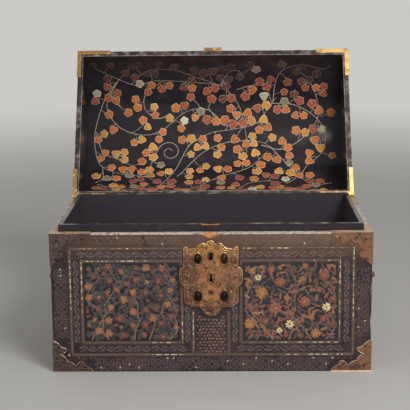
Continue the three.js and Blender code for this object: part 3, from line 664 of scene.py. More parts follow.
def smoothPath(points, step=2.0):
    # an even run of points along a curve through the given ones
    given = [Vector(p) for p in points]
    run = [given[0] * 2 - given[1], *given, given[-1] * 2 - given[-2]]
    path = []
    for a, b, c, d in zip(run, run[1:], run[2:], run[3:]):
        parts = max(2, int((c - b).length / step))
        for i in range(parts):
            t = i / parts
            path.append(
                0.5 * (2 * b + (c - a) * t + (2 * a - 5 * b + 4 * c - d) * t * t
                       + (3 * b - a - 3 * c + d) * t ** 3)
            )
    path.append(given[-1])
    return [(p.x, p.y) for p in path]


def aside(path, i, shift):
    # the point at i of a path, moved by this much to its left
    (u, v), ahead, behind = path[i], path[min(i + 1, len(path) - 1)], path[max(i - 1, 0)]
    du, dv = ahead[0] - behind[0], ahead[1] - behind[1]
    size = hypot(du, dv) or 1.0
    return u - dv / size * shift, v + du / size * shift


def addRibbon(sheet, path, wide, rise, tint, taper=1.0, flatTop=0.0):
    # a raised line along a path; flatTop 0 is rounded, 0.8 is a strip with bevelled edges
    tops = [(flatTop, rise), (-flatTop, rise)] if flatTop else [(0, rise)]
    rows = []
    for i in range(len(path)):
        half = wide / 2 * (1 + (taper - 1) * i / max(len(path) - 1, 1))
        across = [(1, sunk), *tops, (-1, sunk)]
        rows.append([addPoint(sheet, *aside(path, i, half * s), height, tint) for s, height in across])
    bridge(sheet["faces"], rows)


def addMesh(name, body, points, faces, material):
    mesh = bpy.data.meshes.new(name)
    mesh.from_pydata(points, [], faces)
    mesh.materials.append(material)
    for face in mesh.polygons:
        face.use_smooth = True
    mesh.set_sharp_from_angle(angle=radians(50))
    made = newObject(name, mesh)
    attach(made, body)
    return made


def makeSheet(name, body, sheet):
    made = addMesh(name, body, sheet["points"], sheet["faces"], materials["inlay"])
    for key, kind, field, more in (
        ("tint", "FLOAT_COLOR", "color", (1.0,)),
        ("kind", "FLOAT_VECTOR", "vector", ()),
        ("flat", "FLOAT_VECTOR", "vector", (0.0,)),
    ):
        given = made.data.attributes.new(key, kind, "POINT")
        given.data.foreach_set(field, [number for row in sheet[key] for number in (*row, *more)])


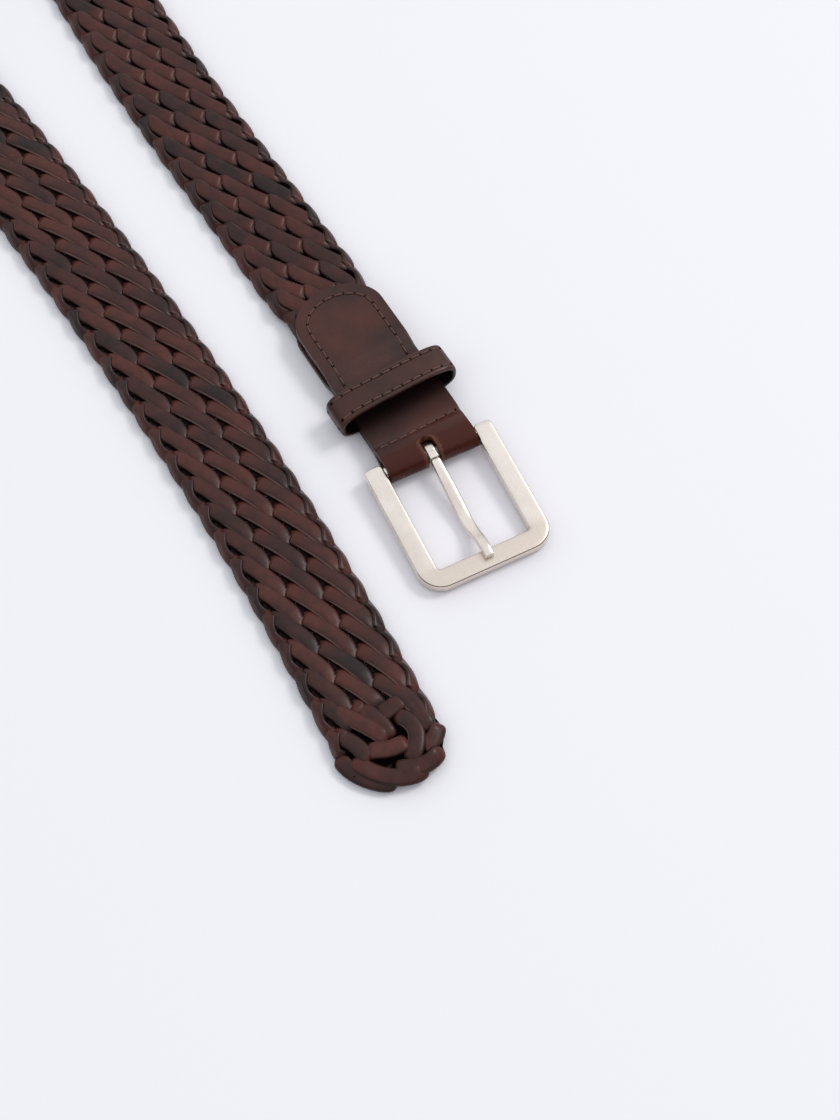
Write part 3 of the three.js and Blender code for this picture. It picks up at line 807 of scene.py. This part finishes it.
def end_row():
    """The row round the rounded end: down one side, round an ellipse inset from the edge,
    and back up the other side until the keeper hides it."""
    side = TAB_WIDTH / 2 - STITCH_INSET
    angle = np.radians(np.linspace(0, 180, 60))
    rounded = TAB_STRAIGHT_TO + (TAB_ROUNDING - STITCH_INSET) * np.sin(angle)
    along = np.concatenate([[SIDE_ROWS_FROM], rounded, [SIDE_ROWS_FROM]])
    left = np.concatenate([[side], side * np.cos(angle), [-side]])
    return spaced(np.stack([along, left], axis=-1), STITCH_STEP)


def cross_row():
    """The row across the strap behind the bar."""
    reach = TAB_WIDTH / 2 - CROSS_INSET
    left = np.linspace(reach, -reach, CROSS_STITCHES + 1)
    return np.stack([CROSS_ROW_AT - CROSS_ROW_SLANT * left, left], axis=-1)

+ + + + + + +

— What is being asked —
Repeat every record, exactly as written.

— Solution —
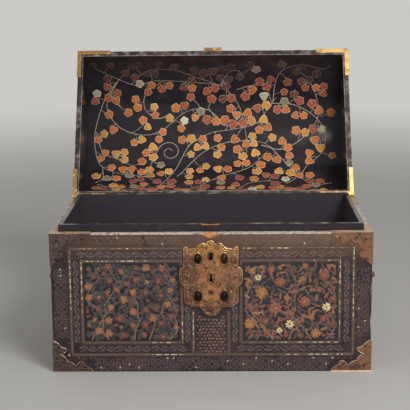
Continue the three.js and Blender code for this object: part 3, from line 664 of scene.py. More parts follow.
def smoothPath(points, step=2.0):
    # an even run of points along a curve through the given ones
    given = [Vector(p) for p in points]
    run = [given[0] * 2 - given[1], *given, given[-1] * 2 - given[-2]]
    path = []
    for a, b, c, d in zip(run, run[1:], run[2:], run[3:]):
        parts = max(2, int((c - b).length / step))
        for i in range(parts):
            t = i / parts
            path.append(
                0.5 * (2 * b + (c - a) * t + (2 * a - 5 * b + 4 * c - d) * t * t
                       + (3 * b - a - 3 * c + d) * t ** 3)
            )
    path.append(given[-1])
    return [(p.x, p.y) for p in path]


def aside(path, i, shift):
    # the point at i of a path, moved by this much to its left
    (u, v), ahead, behind = path[i], path[min(i + 1, len(path) - 1)], path[max(i - 1, 0)]
    du, dv = ahead[0] - behind[0], ahead[1] - behind[1]
    size = hypot(du, dv) or 1.0
    return u - dv / size * shift, v + du / size * shift


def addRibbon(sheet, path, wide, rise, tint, taper=1.0, flatTop=0.0):
    # a raised line along a path; flatTop 0 is rounded, 0.8 is a strip with bevelled edges
    tops = [(flatTop, rise), (-flatTop, rise)] if flatTop else [(0, rise)]
    rows = []
    for i in range(len(path)):
        half = wide / 2 * (1 + (taper - 1) * i / max(len(path) - 1, 1))
        across = [(1, sunk), *tops, (-1, sunk)]
        rows.append([addPoint(sheet, *aside(path, i, half * s), height, tint) for s, height in across])
    bridge(sheet["faces"], rows)


def addMesh(name, body, points, faces, material):
    mesh = bpy.data.meshes.new(name)
    mesh.from_pydata(points, [], faces)
    mesh.materials.append(material)
    for face in mesh.polygons:
        face.use_smooth = True
    mesh.set_sharp_from_angle(angle=radians(50))
    made = newObject(name, mesh)
    attach(made, body)
    return made


def makeSheet(name, body, sheet):
    made = addMesh(name, body, sheet["points"], sheet["faces"], materials["inlay"])
    for key, kind, field, more in (
        ("tint", "FLOAT_COLOR", "color", (1.0,)),
        ("kind", "FLOAT_VECTOR", "vector", ()),
        ("flat", "FLOAT_VECTOR", "vector", (0.0,)),
    ):
        given = made.data.attributes.new(key, kind, "POINT")
        given.data.foreach_set(field, [number for row in sheet[key] for number in (*row, *more)])


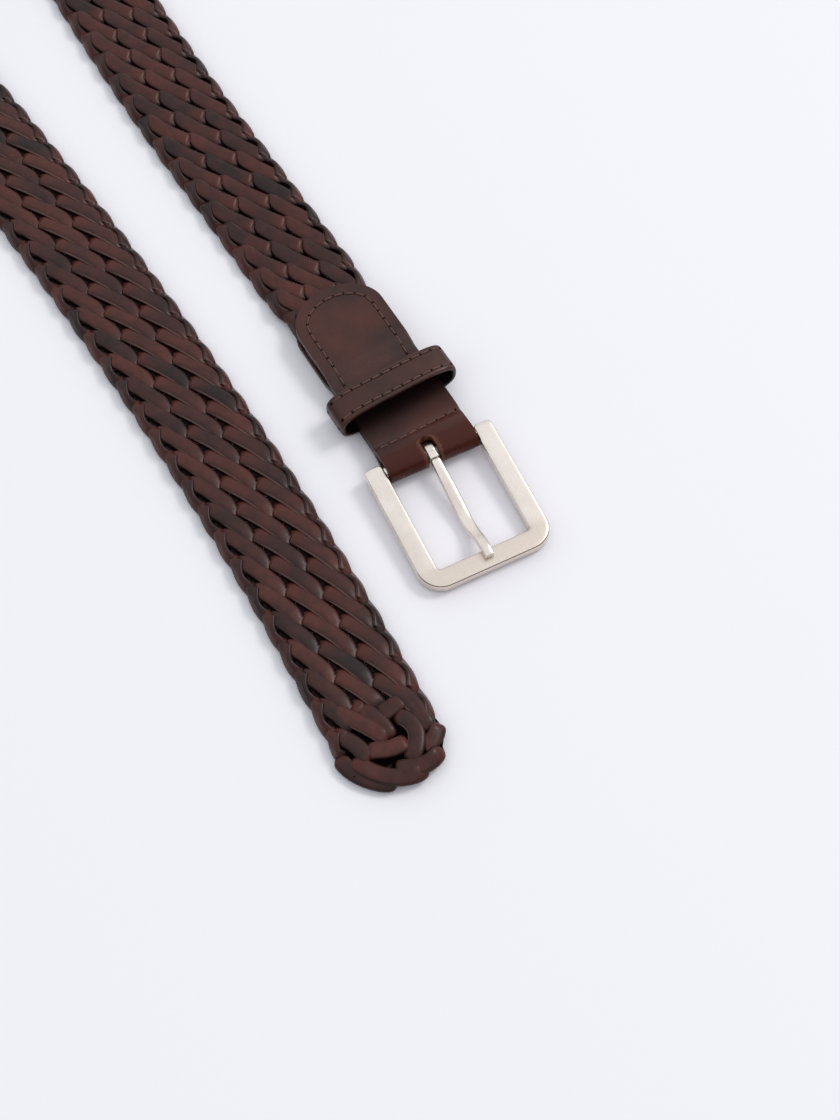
Write part 3 of the three.js and Blender code for this picture. It picks up at line 807 of scene.py. This part finishes it.
def end_row():
    """The row round the rounded end: down one side, round an ellipse inset from the edge,
    and back up the other side until the keeper hides it."""
    side = TAB_WIDTH / 2 - STITCH_INSET
    angle = np.radians(np.linspace(0, 180, 60))
    rounded = TAB_STRAIGHT_TO + (TAB_ROUNDING - STITCH_INSET) * np.sin(angle)
    along = np.concatenate([[SIDE_ROWS_FROM], rounded, [SIDE_ROWS_FROM]])
    left = np.concatenate([[side], side * np.cos(angle), [-side]])
    return spaced(np.stack([along, left], axis=-1), STITCH_STEP)


def cross_row():
    """The row across the strap behind the bar."""
    reach = TAB_WIDTH / 2 - CROSS_INSET
    left = np.linspace(reach, -reach, CROSS_STITCHES + 1)
    return np.stack([CROSS_ROW_AT - CROSS_ROW_SLANT * left, left], axis=-1)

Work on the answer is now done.